Actual DP = lower of (Calculated DP) or (Sanctioned CC Limit)
Eligible Debtors = Debtors within stipulated period (usually 90 days) × (1 − Margin %)
Debtors older than stipulated period: NOT eligible — excluded entirely
Margin: Set by bank at sanction (typically 25–40% on stock, 25–50% on book debts)
| Item | Value (₹ L) | Eligible Amount |
|---|---|---|
| Stock at cost | 60.00 | 60 × 75% = 45.00 |
| Debtors within 90 days | 40.00 | 40 × 75% = 30.00 |
| Debtors beyond 90 days | 8.00 | NIL (excluded) |
| Less: Creditors | 12.00 | (12.00) |
| Calculated Drawing Power | 45+30−12 = ₹63 L | |
| Sanctioned CC Limit | ₹55 L | |
| Actual Drawing Power (lower) | ₹55 lakhs ✓ |
NPA Classification & Provisioning Norms
An account becomes a Non-Performing Asset (NPA) when interest or principal remains overdue for more than 90 days (for term loans) or when the CC account is out-of-order for 90 days. Once classified as NPA, banks must make provisions — set aside funds from profits — based on how long the account has been NPA.

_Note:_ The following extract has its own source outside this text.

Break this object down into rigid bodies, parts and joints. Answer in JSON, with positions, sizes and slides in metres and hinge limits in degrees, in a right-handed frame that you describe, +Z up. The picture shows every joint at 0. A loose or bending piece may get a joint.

| Category | Period as NPA | Secured Portion | Unsecured Portion |
|---|---|---|---|
| Sub-Standard | Up to 12 months | 15% | 25% |
| Doubtful — D1 | 12–24 months | 25% | 100% |
| Doubtful — D2 | 24–36 months | 40% | 100% |
| Doubtful — D3 | Beyond 36 months | 100% | 100% |
| Loss Asset | Identified as loss | 100% | 100% |
Key Credit Ratios — Quick Reference
| Ratio | Formula | Benchmark |
|---|---|---|
| Current Ratio | CA ÷ CL | ≥ 1.33 (WC accounts) |
| Debt-Equity Ratio (DER) | Total Debt ÷ Equity (TNW) | ≤ 2:1 (industry varies) |
| TOL/TNW | Total Outside Liabilities ÷ Tangible Net Worth | ≤ 4:1 |
| DSCR | (PAT + Dep + Int on TL) ÷ (Repayment + Int on TL) | ≥ 1.50 |
| Asset Coverage Ratio | Net Assets ÷ Debt | ≥ 1.00 |
| Net Working Capital | CA − CL (all liabilities incl. bank) | Positive; ≥ 25% of CA (Tandon) |
ABM Module C — Formula Reference Table
| Formula | Expression | Key Note |
|---|---|---|
| Working Capital Limits | ||
| MPBF — Method I | 0.75 × (CA − CL*) | 75% of working capital gap |
| MPBF — Method II ★ | (0.75 × CA) − CL* | RBI preferred; lower bank finance |
| Nayak Method (MSME) | 20% of Projected Sales | Borrower margin = 5% of sales |
| Term Loan Appraisal | ||
| DSCR | (PAT + Dep + Int_TL) ÷ (Repayment + Int_TL) | Minimum 1.50; preferred 2.00 |
| Break-even DSCR Profit | PAT = (1.5 × Denominator) − Dep − Int_TL | Minimum PAT for acceptable DSCR |
| CC Account Management | ||
| Drawing Power | (Elig. Stock + Elig. Debtors) − Creditors | Actual DP ≤ Sanctioned limit |
| Eligible Stock/Debtors | Value × (1 − Margin %) | Old debtors excluded entirely |
| NPA Provisioning | ||
| Sub-standard provision | 15% × Secured + 25% × Unsecured | NPA up to 12 months |
| Doubtful D1 (12–24M) | 25% × Secured + 100% × Unsecured | |
| Doubtful D2 (24–36M) | 40% × Secured + 100% × Unsecured | |
| Doubtful D3 / Loss | 100% × (Secured + Unsecured) | Full write-off equivalent |
Common Exam Mistakes to Avoid
Cash flow ≠ net profit. Depreciation is a non-cash charge. PAT alone understates available cash for debt service.
CL* = current liabilities excluding bank borrowings. Including them double-counts the bank’s own finance and inflates MPBF.
Actual DP = lower of (calculated DP, sanctioned limit). You cannot draw more than the limit regardless of stock levels.
15% is only for sub-standard secured. Doubtful and loss assets have different rates — memorise the full table.
Bank provides 20%; borrower brings in 5% as own margin. Total WC = 25%. Students often invert this.